No matter what happens at the state level, George said there will be an impact on the town.

“I think taxes are going up. If the state doesn’t come through with what they promised the towns, and the towns have already promised the school systems their money, the money has to come from somewhere. So don’t kid yourself, taxes are going to go up,” George said.

George said one of the issues is that Region 16 makes up a significant portion of local taxes. He said he would meet with the superintendent and Board of Education to discuss the cost of education.

“What is the cost per student we are paying and what is the value you are getting is the issue,” George said.

George said if the ECS grant is cut and the school board doesn’t cut its budget, the town may not be able to pay all the bills.

“Does it get to the point where the town doesn’t pay the education bills because you have to run the town? That may be. There may have to be drastic cuts,” George said.

George also wants to increase the number of police officers and public works employees in town.

George did not have an exact number of employees he wanted to add, but said he knew that people were tired of paying taxes without receiving a lot in return.

While increasing employees may increase the mill rate, residents would at least know what they are paying for, George said.

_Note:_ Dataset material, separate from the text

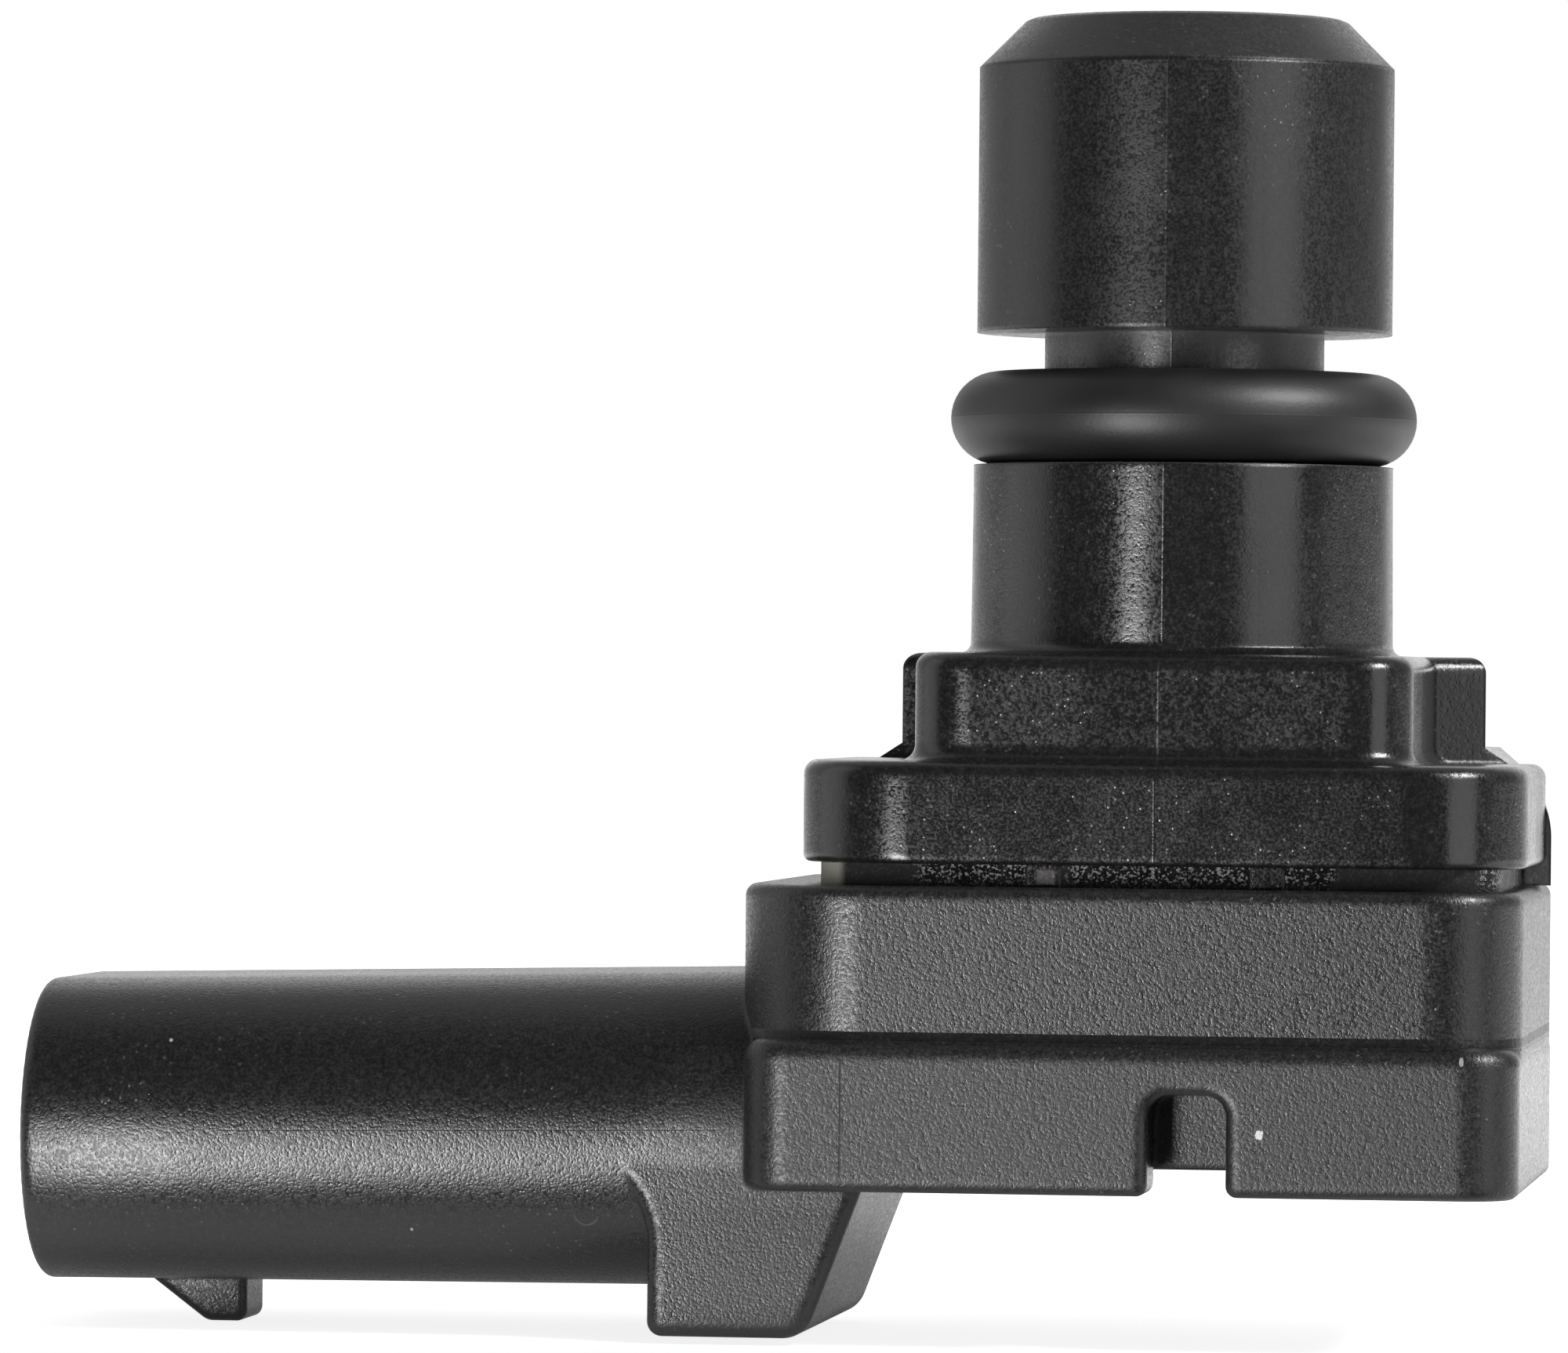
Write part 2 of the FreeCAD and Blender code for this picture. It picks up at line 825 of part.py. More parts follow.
def terminal(y):
    """One blade: a pin in the socket, a riser in the wall and a tab in the cavity."""
    tip = -mouth_reach + blade_recess
    tab_level = cavity_floor + blade_thickness / 2
    path = [
        Vector(tip, y, mouth_axis),
        Vector(-blade_riser, y, mouth_axis),
        Vector(-blade_riser, y, tab_level),
        Vector(-blade_tab_end, y, tab_level),
    ]
    low = mouth_axis - blade_thickness / 2
    high = mouth_axis + blade_thickness / 2
    near = y - blade_width / 2
    far = y + blade_width / 2
    section = Part.makePolygon([
        Vector(tip, near, low),
        Vector(tip, far, low),
        Vector(tip, far, high),
        Vector(tip, near, high),
        Vector(tip, near, low),
    ])
    blade = swept(path, blade_bend, section)
    point = [edge for edge in blade.Edges if edge.BoundBox.XMax < tip + pick_margin]
    return blade.makeChamfer(blade_tip_chamfer, point)


def housing(terminals):
    """Body, skirt, shroud, neck and latch wedge in one moulding round the terminals."""
    solid = housing_body().fuse([shroud(), neck_block(), latch_wedge()]).removeSplitter()
    solid = solid.cut(cavity_block(cavity_floor, joint_level + overrun, 0))
    solid = solid.cut(socket())
    return solid.cut(terminals).removeSplitter()


def substrate_adhesive():
    """The glue that holds the ceramic board on the cavity floor."""
    margin = 2 * glue_thickness
    return box_between(
        -substrate_left + margin,
        substrate_right - margin,
        -substrate_half_depth + margin,
        substrate_half_depth - margin,
        cavity_floor,
        substrate_base,
    )


def circuit_substrate():
    """The ceramic board that carries the electronics."""
    return box_between(
        -substrate_left,
        substrate_right,
        -substrate_half_depth,
        substrate_half_depth,
        substrate_base,
        substrate_top,
    )


def die_glue():
    half = die_size / 2 + die_glue_margin
    return box_between(
        die_place - half,
        die_place + half,
        -half,
        half,
        substrate_top,
        substrate_top + die_glue_thickness,
    )


def glass_pedestal():
    """The glass block that closes the vacuum below the diaphragm."""
    half = die_size / 2
    low = substrate_top + die_glue_thickness
    return box_between(die_place - half, die_place + half, -half, half, low, die_base)


def square_wire(half, level):
    return Part.makePolygon([
        Vector(die_place - half, -half, level),
        Vector(die_place + half, -half, level),
        Vector(die_place + half, half, level),
        Vector(die_place - half, half, level),
        Vector(die_place - half, -half, level),
    ])


def pressure_die():
    """The silicon die, etched from below to leave a thin square diaphragm."""
    half = die_size / 2
    block = box_between(die_place - half, die_place + half, -half, half, die_base, die_top)
    etched = Part.makeLoft(
        [
            square_wire(die_cavity_size / 2, die_base),
            square_wire(diaphragm_size / 2, die_top - diaphragm_thickness),
        ],
        True,
        True,
    )
    return block.cut(etched)


def signal_chip():
    """The chip that amplifies and trims the signal."""
    return box_between(
        chip_place - chip_length / 2,
        chip_place + chip_length / 2,
        -chip_width / 2,
        chip_width / 2,
        substrate_top,
        chip_top,
    )


def filter_capacitor(x, y):
    """A chip capacitor: a ceramic body between two metal end caps."""
    half = capacitor_length / 2
    side = capacitor_width / 2
    body = box_between(
        x - half,
        x + half,
        y - side + capacitor_relief,
        y + side - capacitor_relief,
        substrate_top + capacitor_relief,
        substrate_top + capacitor_width - capacitor_relief,
    )
    caps = []
    for left in (x - half, x + half - capacitor_cap):
        caps.append(box_between(
            left,
            left + capacitor_cap,
            y - side,
            y + side,
            substrate_top,
            substrate_top + capacitor_width,
        ))
    return body.fuse(caps)


def gel_dam():
    """The frame on the board that keeps the gel round the die and the chip."""
    bottom = substrate_top
    top = substrate_top + dam_height
    radii = [dam_corner] * 4
    outer = plan_block(-dam_left, dam_right, -dam_half_depth, dam_half_depth, bottom, top, radii)
    return outer.cut(dam_inside(bottom - overrun, top + overrun))


def dam_inside(bottom, top):
    return plan_block(
        -dam_left + dam_wall,
        dam_right - dam_wall,
        -dam_half_depth + dam_wall,
        dam_half_depth - dam_wall,
        bottom,
        top,
        [dam_corner - dam_wall] * 4,
    )


def bond_wire(start_x, start_level, end_x, end_level, y):
    """A bonded wire that rises from one pad, runs level and comes down on the other."""
    loop_level = max(start_level, end_level) + wire_rise
    path = [
        Vector(start_x, y, start_level),
        Vector(start_x, y, loop_level),
        Vector(end_x, y, loop_level),
        Vector(end_x, y, end_level),
    ]
    section = Part.Wire(Part.makeCircle(wire_radius, path[0], up))
    return swept(path, wire_bend, section)


def wire_rows(count):
    """Places across the board for a row of wires."""
    return [(i - (count - 1) / 2) * wire_pitch for i in range(count)]


def die_bond_wires():
    """Wires from the pressure die to the signal chip."""
    start = die_place - die_size / 2 + wire_inset
    end = chip_place + chip_length / 2 - wire_inset
    rows = wire_rows(die_wire_count)
    return Part.makeCompound([bond_wire(start, die_top, end, chip_top, y) for y in rows])


def chip_bond_wires():
    """Wires from the signal chip to the board inside the dam."""
    start = chip_place - chip_length / 2 + wire_inset
    end = -dam_left + dam_wall + wire_landing
    rows = wire_rows(chip_wire_count)
    return Part.makeCompound([bond_wire(start, chip_top, end, substrate_top, y) for y in rows])


def terminal_bond_wires():
    """Wires from the terminal tabs to the board."""
    start = -blade_tab_end - wire_landing
    end = -substrate_left + wire_landing
    rows = [-blade_pitch, 0, blade_pitch]
    return Part.makeCompound([bond_wire(start, tab_top, end, substrate_top, y) for y in rows])


def protective_gel(covered):
    """The soft gel that passes pressure to the die and keeps moisture off it."""
    half = die_size / 2
    top = substrate_top + dam_height - gel_freeboard
    whole_die = box_between(die_place - half, die_place + half, -half, half, die_base, die_top)
    return dam_inside(substrate_top, top).cut([whole_die] + covered)


blades = {
    "terminal_supply": terminal(-blade_pitch),
    "terminal_ground": terminal(0),
    "terminal_signal": terminal(blade_pitch),
}
pedestal = glass_pedestal()
die = pressure_die()
chip = signal_chip()
glue = die_glue()
die_wires = die_bond_wires()
chip_wires = chip_bond_wires()

parts = {
    "port_cover": port_cover(),
    "port_seal_ring": port_seal_ring(),
    "mounting_sleeve": mounting_sleeve(),
    "cover_adhesive": cover_adhesive(),
    "housing": housing(list(blades.values())),
    "substrate_adhesive": substrate_adhesive(),
    "circuit_substrate": circuit_substrate(),
    "die_attach_adhesive": glue,
    "glass_pedestal": pedestal,
    "pressure_die": die,
    "signal_chip": chip,
    "gel_dam": gel_dam(),
    "die_bond_wires": die_wires,
    "chip_bond_wires": chip_wires,
    "terminal_bond_wires": terminal_bond_wires(),
    "protective_gel": protective_gel([glue, pedestal, chip, die_wires, chip_wires]),
}
parts.update(blades)
capacitor_places = (capacitor_middle - capacitor_pitch / 2, capacitor_middle + capacitor_pitch / 2)
capacitor_spots = [(x, y) for y in (-capacitor_row, capacitor_row) for x in capacitor_places]
for number, (x, y) in enumerate(capacitor_spots, 1):
    parts["filter_capacitor_" + str(number)] = filter_capacitor(x, y)

os.makedirs("parts", exist_ok=True)
for name, shape in parts.items():
    print(name, len(shape.Solids), shape.isValid(), round(shape.Volume, 3))
    shape.exportStep("parts/" + name + ".step")
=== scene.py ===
import math

import bpy
from mathutils import Matrix, Vector


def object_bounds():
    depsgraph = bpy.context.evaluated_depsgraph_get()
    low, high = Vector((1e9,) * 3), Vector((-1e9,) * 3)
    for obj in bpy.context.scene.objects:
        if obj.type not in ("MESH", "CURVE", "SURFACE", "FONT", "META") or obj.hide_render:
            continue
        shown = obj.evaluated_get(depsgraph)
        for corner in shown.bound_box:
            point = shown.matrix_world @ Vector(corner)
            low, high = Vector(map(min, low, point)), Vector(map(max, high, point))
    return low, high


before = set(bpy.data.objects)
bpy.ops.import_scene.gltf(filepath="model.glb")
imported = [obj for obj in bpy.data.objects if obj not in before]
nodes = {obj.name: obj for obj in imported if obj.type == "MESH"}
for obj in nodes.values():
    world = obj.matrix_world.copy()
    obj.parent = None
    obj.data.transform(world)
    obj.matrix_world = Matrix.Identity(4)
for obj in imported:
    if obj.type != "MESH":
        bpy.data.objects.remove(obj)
cad_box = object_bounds()
scene = bpy.context.scene
MM = 0.001
MICRON = 0.000001

scene.view_settings.view_transform = "Standard"


def mm(*sizes):
    """Millimetres as metres."""
    return tuple(size * MM for size in sizes)


# Camera, fitted to the photo: level with the pad, a little to the right of the port
CAMERA_PLACE = mm(26.3, -288.03, -0.73)
CAMERA_AZIMUTH = 7.45
CAMERA_ROLL = 0.55
LENS = 234.0
SENSOR_WIDTH = 36.0
CLIP_START = 0.01
CLIP_END = 20.0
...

“It’s like going to a restaurant. If you are going to order an appetizer you know it is going to cost you money,” George said.

George said the town could help offset any future mill rate increases by using money in the reserve fund or bonding money to cover some expenses. But that would not be his first choice, George said.

“I’m not usually one to borrow money to pay off the bills. I believe you shouldn’t have the bills in the first place,” George said.

George said his main objective for running for office is to help people.

“I’m running for politics because I like to help people. I have helped people my whole life. I think we have kind of lost the fact we need to help people,” George said. “I don’t have all the answers. I can tell you that I feel that I am a choice. I am an option. If I didn’t run, who was going to run?”